Varias veces me había insinuado Pepi que le gustaría volver a ir a la Playa de Bolonia, pero ahora quería ir con los niños, que ellos no la conocían. Cualquiera que conozca a mi mujer sabe que le gusta más una playa que un sarao. Como sé lo convincente que puede llegar a ser, escudriñamos en el calendario un día de entre semana que no tuviéramos lío, y también que no hiciera mucho viento, porque aquella zona suele estar muy castigada por las vertiginosas inclinaciones de Eolo a jugar con sus vientos. Lo encontramos y coincidía que no hacía viento. O no mucho. No fue muy difícil porque todos estábamos de vacaciones.

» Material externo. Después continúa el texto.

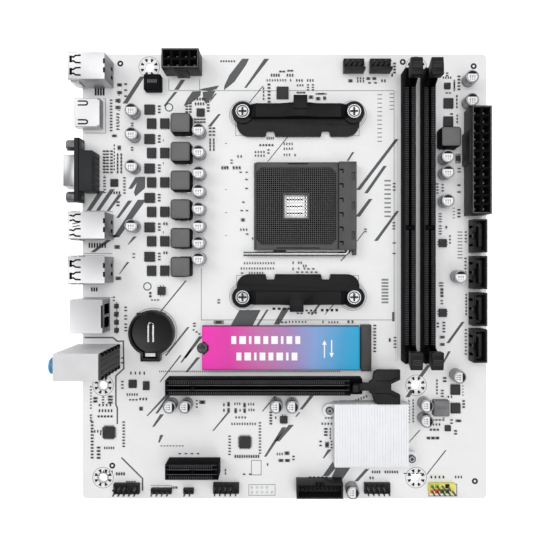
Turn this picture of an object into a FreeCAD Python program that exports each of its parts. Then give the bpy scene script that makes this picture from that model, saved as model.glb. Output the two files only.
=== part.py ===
import FreeCAD, Part
import Sketcher
import os
import re
from math import cos, pi, sin

from FreeCAD import Placement, Rotation, Vector

# A compact desktop motherboard, 200 x 220 mm, with its sockets, slots and connectors.
#
# Frame: +Z is up from the component side, +X runs from the rear connectors to the front
# edge, +Y towards the edge with the processor power plug. The origin is on the axis of the
# standoff hole in the rear lower corner, at the underside of the board.
#
# Places on the board are given as (from_rear, from_top): millimetres from the rear edge
# and from the upper edge, as a board drawing gives them.

SIZES = {
    # circuit board
    "board_width": 200.0,
    "board_depth": 220.0,
    "board_thickness": 1.6,
    "board_corner_radius": 2.5,
    "hole_inset_x": 10.16,
    "hole_inset_y": 10.45,
    "mount_hole_radius": 1.98,
    # processor socket
    "socket_from_rear": 105.6,
    "socket_from_top": 75.5,
    "socket_left": 20.6,
    "socket_right": 20.7,
    "socket_half_depth": 21.4,
    "socket_base_height": 2.2,
    "socket_cover_height": 2.0,
    "socket_window": 11.4,
    "pin_field_length": 39.2,
    "pin_field_depth": 38.0,
    "pin_field_recess": 0.4,
    "cam_box_right": 29.3,
    "cam_box_height": 6.4,
    "cam_axis_x": 25.4,
    "cam_axis_height": 3.4,
    "cam_cavity_radius": 2.2,
    "cam_cavity_length": 12.0,
    "lever_wire_radius": 1.1,
    "lever_clearance": 0.06,
    "lever_arm_y": 23.4,
    "lever_bend_radius": 1.8,
    "lever_handle_x": 25.7,
    "cam_lobe_radius": 1.45,
    "cam_lobe_offset": 0.5,
    "cam_lobe_length": 10.0,
    # cooler brackets, their screws and the plate behind the board
    "cooler_span_x": 54.0,
    "cooler_span_y": 90.0,
    "bracket_half_length": 30.1,
    "bracket_flange_depth": 11.1,
    "bracket_flange_height": 3.0,
    "bracket_corner": 6.0,
    "bracket_ear_radius": 5.3,
    "bracket_ear_height": 5.0,
    "bracket_bar_height": 8.0,
    "bracket_hump_height": 10.0,
    "bracket_lug_height": 11.0,
    "bracket_notch": 3.6,
    "bracket_notch_spacing": 27.2,
    "screw_hole_radius": 1.8,
    "screw_head_radius": 3.4,
    "screw_head_height": 2.5,
    "screw_shank_radius": 1.7,
    "backplate_thickness": 2.0,
    "backplate_sleeve_radius": 2.8,
    "sleeve_hole_radius": 3.0,
    # memory slots and their latches
    "dimm_length": 141.6,
    "dimm_width": 5.5,
    "dimm_height": 9.0,
    "dimm_tower_height": 13.0,
    "dimm_tower_length": 8.4,
    "dimm_tower_gap": 3.6,
    "dimm_channel": 1.6,
    "dimm_channel_floor": 2.5,
    "dimm_module_length": 133.8,
    "dimm_key": 1.5,
    "dimm_key_offset": 5.6,
    "latch_pivot_inset": 3.0,
    "latch_pivot_height": 4.5,
    "latch_pin_radius": 1.1,
    "latch_pin_length": 4.7,
    "latch_width": 3.4,
    "latch_pad_width": 5.3,
    "latch_clearance": 0.06,
    # expansion slots
    "pcie_width": 7.4,
    "pcie_height": 11.25,
    "pcie_channel": 1.9,
    "pcie_channel_floor": 3.0,
    "pcie_x16_length": 88.5,
    "pcie_x1_length": 25.4,
    "pcie_key_offset": 13.2,
    "pcie_key": 1.6,
    "pcie_ear_length": 6.0,
    "pcie_ear_height": 8.0,
    "pcie_ear_gap": 3.6,
    # storage card and its connector
    "card_length": 80.0,
    "card_width": 22.0,
    "card_thickness": 0.8,
    "card_height": 2.4,
    "card_chip_height": 1.2,
    "card_label_thickness": 0.15,
    "card_connector_height": 4.2,
    # chipset cooler
    "heatsink_length": 35.6,
    "heatsink_depth": 30.2,
    "heatsink_base": 4.8,
    "heatsink_lift": 1.2,
    "heatsink_height": 7.5,
    "heatsink_fin": 0.85,
    "heatsink_fin_count": 28.0,
    "heatsink_ear_radius": 3.2,
    # coin cell holder
    "cell_holder_radius": 11.1,
    "cell_radius": 10.1,
    "cell_holder_height": 5.2,
    "cell_holder_floor": 1.0,
    # small repeated parts
    "capacitor_radius": 3.15,
    "capacitor_height": 8.0,
    "capacitor_bead": 0.25,
    "choke_side": 9.8,
    "choke_height": 9.0,
    "pin_side": 0.64,
    "pin_tail": 1.8,
    "pin_pitch": 2.54,
    "power_pitch": 4.2,
    "power_height": 12.8,
    "shell_wall": 0.4,
    "usb_length": 17.3,
    "usb_width": 12.6,
    "usb_height": 15.7,
}

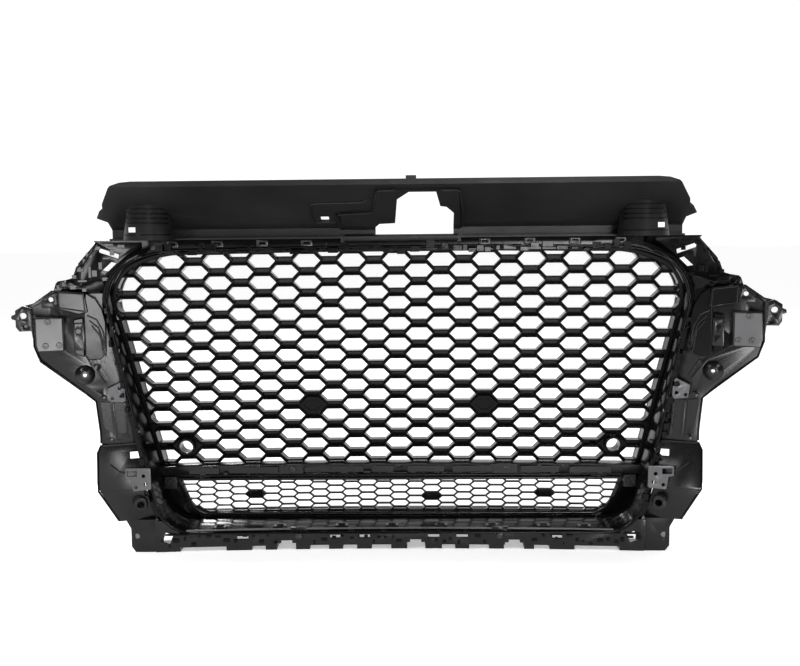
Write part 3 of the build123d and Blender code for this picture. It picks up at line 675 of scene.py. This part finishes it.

Salimos temprano porque la idea era aprovechar el día de playa y porque hay casi dos horas de trayecto desde casa, además teníamos noticias de que como es un paraje natural protegido, una vez se llega al número máximo de coches se corta el acceso.
Pasamos la mañana subiendo a la duna, refrescándonos atlánticamente, haciendo fotos y con un poco de lectura. Almorzamos bastante cola porque iba por número y aunque quisimos llegar temprano, no lo hicimos tanto como hubiera sido necesario. No importó, la espera acrecentó nuestro apetito.
Yo tomé atún rojo y Pepi calamar a la plancha. De entrada ensaladilla rusa con pulpo y tortilla de camarones. Todo estuvo fabuloso. Sentados a la mesa, con un foro y un teatro romano a la espalda y con el Atlántico por delante nada puede salir mal.
Aún tuvimos tiempo de echar una siestita escuchando el romper de las olas. Llegamos a casa cerca de las once de la noche porque pillamos algo de retención a la salida, que fue el único borrón a una escapada fabulosa.